Wednesday, October 24, 2012

Never Did I Ever

When I was growing up there were a list of things that my parents would say to me that I never thought I would say to my kids. There were the usuals: "because I said so", "were your born in a barn" and many others. There were also the things that I knew that I would say because, well, it comes with being a parent. Things like "Mommy and Daddy are talking", "pick up your toys or you cannot have ____ (fill in the blank)", "if you can't be nice you are going to bed", etc.

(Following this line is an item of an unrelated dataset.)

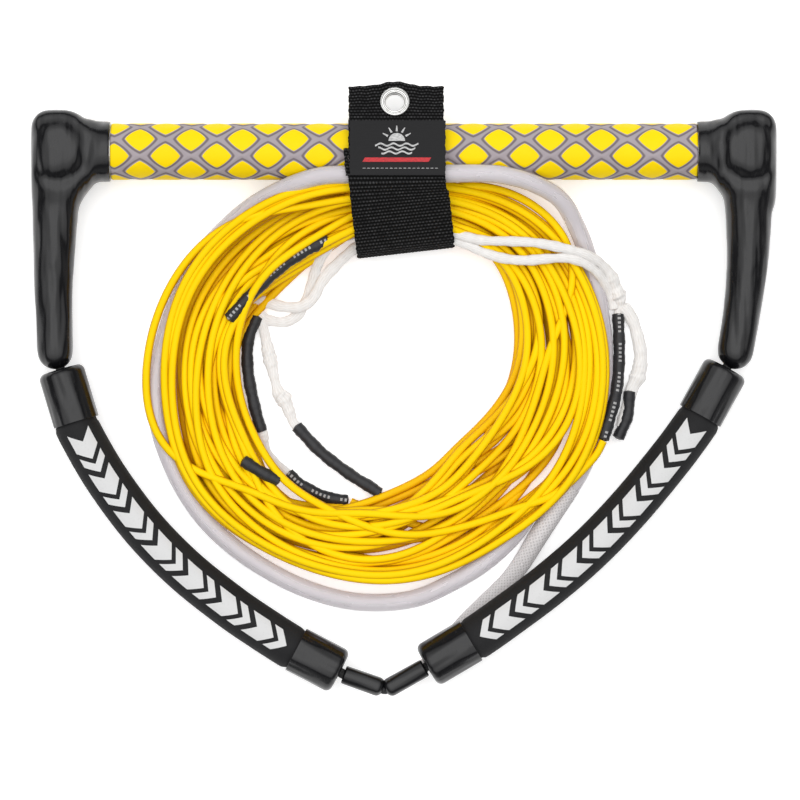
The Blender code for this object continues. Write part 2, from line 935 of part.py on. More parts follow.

When I became a parent, I looked down at my beautiful daughter's face and could not get enough. I couldn't stop smiling and laughing at the cute things she did as the months went on. Then she started crawling and thus began the next group of sayings. The things I never thought I would say. The following are just some of the things that I have uttered as my daughter has grown:
"Stop licking the dog."
"Stop licking the floor."
"Stop licking your brother."
"Stop licking the cabinets."
"Stop licking the bathtub."
"Stop licking the door."
"The dogs tail is not a popsicle!"
"Braelyn, your brother is not a chew toy!"
"Please don't put Max's foot in your mouth."

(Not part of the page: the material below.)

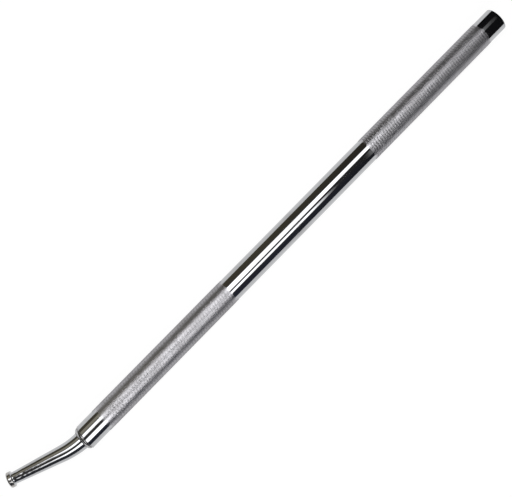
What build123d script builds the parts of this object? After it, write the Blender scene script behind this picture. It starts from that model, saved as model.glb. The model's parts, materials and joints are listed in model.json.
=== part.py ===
from build123d import *
import os
from math import asin, cos, degrees, radians, sin, sqrt

# A cargo winch bar: a steel tube handle with two knurled grips, closed by a plug at the
# butt, and a solid forged nose let into the other end, bent and drawn down to a flanged tip.
# Millimetres. X runs from the butt to the nose along the handle axis, Z is up.
# The bar lies at rest on its two grips and on the rim of the tip flange.
# The origin is the centre of the butt face, on the handle axis.

# ---- driving dimensions -------------------------------------------------------------------

# handle tube, nominal one inch schedule 40 steel pipe
TUBE_DIAMETER = 33.4
WALL = 3.4
HANDLE_LENGTH = 762.0
BUTT_EDGE_RADIUS = 1.4
SHOULDER_EDGE_RADIUS = 0.7

# knurled grips, and the plain stretches left beyond them at the two ends of the handle
BUTT_PLAIN = 29.0
UPPER_GRIP_LENGTH = 220.0
LOWER_GRIP_LENGTH = 230.0
SHOULDER_PLAIN = 29.0
KNURL_RAISE = 0.2

# forged nose; the bend begins a little inside the end of the tube
BEND_ANGLE = 19.1
BEND_RADIUS = 107.5
BEND_SETBACK = 2.0
NOSE_STRAIGHT = 75.0
SHANK_LENGTH = 65.0
SHANK_CHAMFER = 1.5
ROOT_STEP = 1.1
NECK_DIAMETER = 15.8

# mushroomed flange at the tip
FLANGE_DIAMETER = 20.9
FLANGE_THICKNESS = 6.4
FLANGE_FRONT_RADIUS = 2.2
FLANGE_BACK_RADIUS = 1.0
NECK_BLEND = 1.0
TIP_DOME = 0.9

# weld between the handle and the nose; both its edges lean with the bend
SHOULDER_LEAN = 7.0
TOE_LEAN = 4.5
WELD_LENGTH = 5.6
WELD_TOE = 0.4
WELD_HOLLOW = 0.35

# closed butt end: a pressed plug, with a weld in the groove between two chamfers
PLUG_LENGTH = 9.0
GROOVE = 1.2
BEAD_RECESS = 0.25

# ---- sizes that follow --------------------------------------------------------------------

TUBE_RADIUS = TUBE_DIAMETER / 2
BORE_RADIUS = TUBE_RADIUS - WALL
GRIP_RADIUS = TUBE_RADIUS + KNURL_RAISE
ROOT_RADIUS = BORE_RADIUS - ROOT_STEP
NECK_RADIUS = NECK_DIAMETER / 2
FLANGE_RADIUS = FLANGE_DIAMETER / 2

LOWER_GRIP_START = HANDLE_LENGTH - SHOULDER_PLAIN - LOWER_GRIP_LENGTH

# the nose is drawn in the bend plane: u along the handle, v towards the side it bends to
BEND_U = HANDLE_LENGTH - BEND_SETBACK
ARC_LENGTH = radians(BEND_ANGLE) * BEND_RADIUS
STRAIGHT_U = BEND_U + BEND_RADIUS * sin(radians(BEND_ANGLE))
STRAIGHT_V = BEND_RADIUS * (1 - cos(radians(BEND_ANGLE)))
FLANGE_BACK = NOSE_STRAIGHT - FLANGE_THICKNESS
TAPER = (ROOT_RADIUS - NECK_RADIUS) / (ARC_LENGTH + FLANGE_BACK)
BEND_SECTIONS = 4


def rest_roll():
    """Angle the bend plane is turned about the handle axis, so the flange lies on the floor.

    The front rounding of the flange is a ring of radius R - r about the nose, at a distance v
    from the handle axis. Turned by the roll, its lowest point is
    v sin(roll) + (R - r) sqrt(1 - (sin(bend) sin(roll))^2) + r under the handle axis. That
    depth has to equal the grip radius, which a few rounds of substitution settle.
    """
    ring_radius = FLANGE_RADIUS - FLANGE_FRONT_RADIUS
    ring_s = NOSE_STRAIGHT - FLANGE_FRONT_RADIUS
    ring_v = STRAIGHT_V + ring_s * sin(radians(BEND_ANGLE))
    roll = 0.0
    for _ in range(20):
        dip = sin(radians(BEND_ANGLE)) * sin(roll)
        rim_depth = ring_radius * sqrt(1 - dip**2) + FLANGE_FRONT_RADIUS
        roll = asin((GRIP_RADIUS - rim_depth) / ring_v)
    return degrees(roll)


ROLL = rest_roll()
BEND_PLANE = Plane(
    origin=(0, 0, 0),
    x_dir=(1, 0, 0),
    z_dir=(0, sin(radians(ROLL)), -cos(radians(ROLL))),
)


def plane_along(u, v, angle):
    """Plane whose normal runs in the bend plane, turned by an angle from the handle axis."""
    turn = radians(angle)
    return Plane(
        origin=BEND_PLANE.from_local_coords(Vector(u, v, 0)),
        x_dir=BEND_PLANE.z_dir,
        z_dir=BEND_PLANE.x_dir * cos(turn) + BEND_PLANE.y_dir * sin(turn),
    )


def bend_point(angle):
    """Point (u, v) of the nose centre line where it has turned by an angle round the bend."""
    u = BEND_U + BEND_RADIUS * sin(radians(angle))
    v = BEND_RADIUS * (1 - cos(radians(angle)))
    return u, v


BUTT = Plane(origin=(0, 0, 0), x_dir=(0, 1, 0), z_dir=(1, 0, 0))
SHOULDER = plane_along(HANDLE_LENGTH, 0, SHOULDER_LEAN)
NOSE_AXIS = plane_along(STRAIGHT_U, STRAIGHT_V, BEND_ANGLE)


def rod(radius, start, end):
    """Solid cylinder on the handle axis between two distances from the butt."""
    upright = Cylinder(radius, end - start, align=(Align.CENTER, Align.CENTER, Align.MIN))
    return BUTT.offset(start) * upright


def turned(plane, outline):
    """Solid of revolution: outline in (radius, height) turned about the normal of a plane."""
    side = Plane(origin=plane.origin, x_dir=plane.x_dir, z_dir=-plane.y_dir)
    return revolve(side * make_face(outline), Axis(plane.origin, plane.z_dir), 360)


def beyond_shoulder():
    """Block of space on the nose side of the leaning end of the tube."""
    size = 4 * TUBE_DIAMETER
    return SHOULDER * Box(size, size, size, align=(Align.CENTER, Align.CENTER, Align.MIN))


def grip_band(start, length):
    """Envelope of one knurled grip, standing a little proud of the tube."""
    band = rod(GRIP_RADIUS, start, start + length)
    return chamfer(band.edges().filter_by(GeomType.CIRCLE), KNURL_RAISE)


def handle_tube():
    """Tube with both grips, rounded at the butt and cut leaning at the shoulder."""
    outside = rod(TUBE_RADIUS, 0, HANDLE_LENGTH + TUBE_DIAMETER) - beyond_shoulder()
    outside = fillet(outside.edges().group_by(Axis.X)[0], BUTT_EDGE_RADIUS)
    outside = fillet(outside.edges().filter_by(GeomType.ELLIPSE), SHOULDER_EDGE_RADIUS)
    outside += grip_band(BUTT_PLAIN, UPPER_GRIP_LENGTH)
    outside += grip_band(LOWER_GRIP_START, LOWER_GRIP_LENGTH)
    return outside - rod(BORE_RADIUS, 0, HANDLE_LENGTH + TUBE_DIAMETER) - weld_groove()


def weld_groove():
    """Cone cut round the mouth of the butt bore, which the closing weld fills."""
    outline = Polyline((0, 0), (BORE_RADIUS + GROOVE, 0), (BORE_RADIUS, GROOVE), (0, GROOVE), close=True)
    return turned(BUTT, outline)


def shank():
    """Part of the nose that fills the tube, chamfered at its inner end."""
    body = rod(BORE_RADIUS, HANDLE_LENGTH - SHANK_LENGTH, HANDLE_LENGTH + TUBE_DIAMETER)
    inner_edge = body.edges().group_by(Axis.X)[0]
    return chamfer(inner_edge, SHANK_CHAMFER) - beyond_shoulder()


def bent_root():
    """Round bar from inside the shank, round the bend, thinning evenly along the arc."""
    sections = []
    for step in range(BEND_SECTIONS + 1):
        part_way = step / BEND_SECTIONS
        angle = BEND_ANGLE * part_way
        radius = ROOT_RADIUS - TAPER * ARC_LENGTH * part_way
        sections.append(plane_along(*bend_point(angle), angle) * Circle(radius))
    return rod(ROOT_RADIUS, HANDLE_LENGTH - SHANK_LENGTH / 2, BEND_U) + loft(sections)


def corner_arc(start, end, centre):
    """Rounding of a quarter turn between two points of an outline, about a centre."""
    reach = sqrt(0.5)
    across = start[0] + end[0] - 2 * centre[0]
    along = start[1] + end[1] - 2 * centre[1]
    middle = (centre[0] + reach * across, centre[1] + reach * along)
    return ThreePointArc(start, middle, end)


def dome_arc(edge_radius, base, height):
    """Arc of a sphere centred on the axis, from the edge of a dome to its crown."""
    sphere = (edge_radius**2 + height**2) / (2 * height)
    half_way = sqrt(sphere**2 - edge_radius**2 / 4) - (sphere - height)
    return ThreePointArc((edge_radius, base), (edge_radius / 2, base + half_way), (0, base + height))


def straight_nose():
    """Tapered shaft of the nose with the rounded flange and the domed tip."""
    start_radius = ROOT_RADIUS - TAPER * ARC_LENGTH
    neck_end = (NECK_RADIUS, FLANGE_BACK - NECK_BLEND)
    back_inner = (NECK_RADIUS + NECK_BLEND, FLANGE_BACK)
    back_outer = (FLANGE_RADIUS - FLANGE_BACK_RADIUS, FLANGE_BACK)
    rim_back = (FLANGE_RADIUS, FLANGE_BACK + FLANGE_BACK_RADIUS)
    rim_front = (FLANGE_RADIUS, NOSE_STRAIGHT - FLANGE_FRONT_RADIUS)
    dome_edge = (FLANGE_RADIUS - FLANGE_FRONT_RADIUS, NOSE_STRAIGHT)
    outline = [
        Line((0, 0), (start_radius, 0)),
        Line((start_radius, 0), neck_end),
        corner_arc(neck_end, back_inner, (back_inner[0], neck_end[1])),
        Line(back_inner, back_outer),
        corner_arc(back_outer, rim_back, (back_outer[0], rim_back[1])),
        Line(rim_back, rim_front),
        corner_arc(rim_front, dome_edge, (dome_edge[0], rim_front[1])),
        dome_arc(dome_edge[0], NOSE_STRAIGHT, TIP_DOME),
        Line((0, NOSE_STRAIGHT + TIP_DOME), (0, 0)),
    ]
    return turned(NOSE_AXIS, outline)


def nose_bar():
    """The whole forging: shank, bent root and straight tapered nose."""
    return shank() + bent_root() + straight_nose()


def nose_weld(nose):
    """Ring of weld from the end of the tube down to the nose, with a slightly hollow face.

    Three circles carry it: the edge of the tube, one half way, and the toe on the nose.
    """
    base_radius = TUBE_RADIUS - SHOULDER_EDGE_RADIUS
    toe_radius = ROOT_RADIUS + WELD_TOE
    middle_radius = (base_radius + toe_radius) / 2 - WELD_HOLLOW
    middle_lean = (SHOULDER_LEAN + TOE_LEAN) / 2
    toe_v = (WELD_LENGTH + BEND_SETBACK) ** 2 / (2 * BEND_RADIUS)
    middle = plane_along(HANDLE_LENGTH + WELD_LENGTH / 2, toe_v / 2, middle_lean)
    toe = plane_along(HANDLE_LENGTH + WELD_LENGTH, toe_v, TOE_LEAN)
    ring = loft([SHOULDER * Circle(base_radius), middle * Circle(middle_radius), toe * Circle(toe_radius)])
    return ring - nose


def end_plug():
    """Disc pressed flush into the butt of the tube, chamfered at both ends."""
    disc = rod(BORE_RADIUS, 0, PLUG_LENGTH)
    return chamfer(disc.edges().filter_by(GeomType.CIRCLE), GROOVE)


def end_weld():
    """Bead of weld in the groove between plug and tube, ground just below the face."""
    half_width = GROOVE - BEAD_RECESS
    outline = Polyline(
        (BORE_RADIUS - half_width, BEAD_RECESS),
        (BORE_RADIUS + half_width, BEAD_RECESS),
        (BORE_RADIUS, GROOVE),
        close=True,
    )
    return turned(BUTT, outline)


def main():
    os.makedirs("parts", exist_ok=True)
    nose = nose_bar()
    pieces = {
        "handle_tube": handle_tube(),
        "nose_bar": nose,
        "nose_weld": nose_weld(nose),
        "end_plug": end_plug(),
        "end_weld": end_weld(),
    }
    for name, shape in pieces.items():
        shape.label = name
        export_step(shape, f"parts/{name}.step")


if __name__ == "__main__":
    main()
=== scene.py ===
"""Looks of a cargo winch bar: a chromed tube with two knurled grips and a bent, flanged nose.

Metres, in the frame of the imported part: X runs from the butt to the nose along the handle
axis, Z is up, and the bar lies at rest on its grips and on the rim of the tip flange.
"""

import json
import logging
import math
from dataclasses import dataclass
from enum import Enum

import bpy
import numpy as np
from mathutils import Matrix, Vector

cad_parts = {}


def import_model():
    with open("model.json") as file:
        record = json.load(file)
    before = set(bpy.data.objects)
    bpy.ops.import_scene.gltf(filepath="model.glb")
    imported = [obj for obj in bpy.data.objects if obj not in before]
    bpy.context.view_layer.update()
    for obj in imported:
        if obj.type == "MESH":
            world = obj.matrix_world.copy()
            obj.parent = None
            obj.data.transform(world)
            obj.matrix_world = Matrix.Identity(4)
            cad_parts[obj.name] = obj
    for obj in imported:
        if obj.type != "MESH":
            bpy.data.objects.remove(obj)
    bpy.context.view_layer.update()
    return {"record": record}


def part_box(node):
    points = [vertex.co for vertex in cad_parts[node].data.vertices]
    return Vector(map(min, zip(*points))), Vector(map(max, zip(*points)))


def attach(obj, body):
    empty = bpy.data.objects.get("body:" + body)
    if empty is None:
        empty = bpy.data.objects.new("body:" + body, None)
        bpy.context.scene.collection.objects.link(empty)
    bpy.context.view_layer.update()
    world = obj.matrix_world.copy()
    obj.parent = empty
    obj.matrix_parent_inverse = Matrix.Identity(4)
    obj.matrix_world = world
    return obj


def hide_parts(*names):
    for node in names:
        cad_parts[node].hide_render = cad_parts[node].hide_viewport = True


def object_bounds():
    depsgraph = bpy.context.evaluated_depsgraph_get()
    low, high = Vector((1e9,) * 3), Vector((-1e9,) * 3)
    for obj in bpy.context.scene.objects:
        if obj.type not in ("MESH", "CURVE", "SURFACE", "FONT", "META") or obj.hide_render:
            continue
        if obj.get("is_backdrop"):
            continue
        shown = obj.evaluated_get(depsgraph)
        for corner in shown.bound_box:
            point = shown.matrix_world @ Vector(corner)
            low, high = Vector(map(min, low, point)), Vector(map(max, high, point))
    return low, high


LOG = logging.getLogger("winch_bar")
MM = 0.001
X_AXIS = np.array((1.0, 0.0, 0.0))
Triple = tuple[float, float, float]
Colour = Triple
Socket = bpy.types.NodeSocket

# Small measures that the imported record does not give.
SHOULDER_LEAN = 7.0  # degrees that the tube's end leans at the shoulder
TOE_LEAN = 4.5  # degrees that the weld's toe leans
SHOULDER_EDGE = 0.7 * MM  # rounding of the tube's outer edge at the shoulder
BEND_SETBACK = 2.0 * MM  # how far inside the tube the bend begins
BORE_RADIUS = 13.3 * MM  # radius of the tube's bore
BUTT_GROOVE = 1.2 * MM  # depth and width of the groove round the butt plug


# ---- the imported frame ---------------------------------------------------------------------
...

"Stop wiping your bottom on the carpet!"
"Braelyn get out of the vasoline!"
"Braelyn stop taking your clothes off!"
"Don't take your panties off outside."
"Please don't pick your bottom while you are on the potty."
Well a few days ago there was another phrase that I uttered to my daughter. In the words of "Monk", here's what happened.
Braelyn was in her toy room playing and laughing. She got quiet so I looked over to see what she was doing. She was playing with her computer so I turned back around. My 2 month old son started crying to eat so I picked him up and started nursing him. A couple of minutes into nursing him Braelyn came over to me with no undies on and said "here you go Mommy". She had something in her hand so I said "thank you". As she started to turn her hand over and try to put it in my lap I got a whiff of what she was carrying. Oh yes, you guessed it, her poop. She was hand delivering her poop to me. In one second I thought "she doesn't know that this is wrong and how gross it is, she is only two and has never had to be scolded for anything like this. You can't yell. Keep it together and be calm when you do vocally react." So I said "Braelyn poopy is not a present. Please don't give it to people. Poopy stays in the toilet and if you have an accident it stays in your panties." Okay, the second part I think is a good reaction. After I said it I couldn't believe that is the route my brain decided to go with. I could just see it falling on my sons head as he was trying to eat and that grossed me out. That would mean a bath for him and pretty much a bath for Braelyn. Let's just say that the footprint she left on the kitchen floor on her way over was not made from mud.
 I can't even begin to imagine what she has in store for us in the coming years. There is never a dull moment and she ALWAYS knows how to make us laugh. But sometimes she is more creative than I would like. Oh the joys of parenthood. And she's only two!!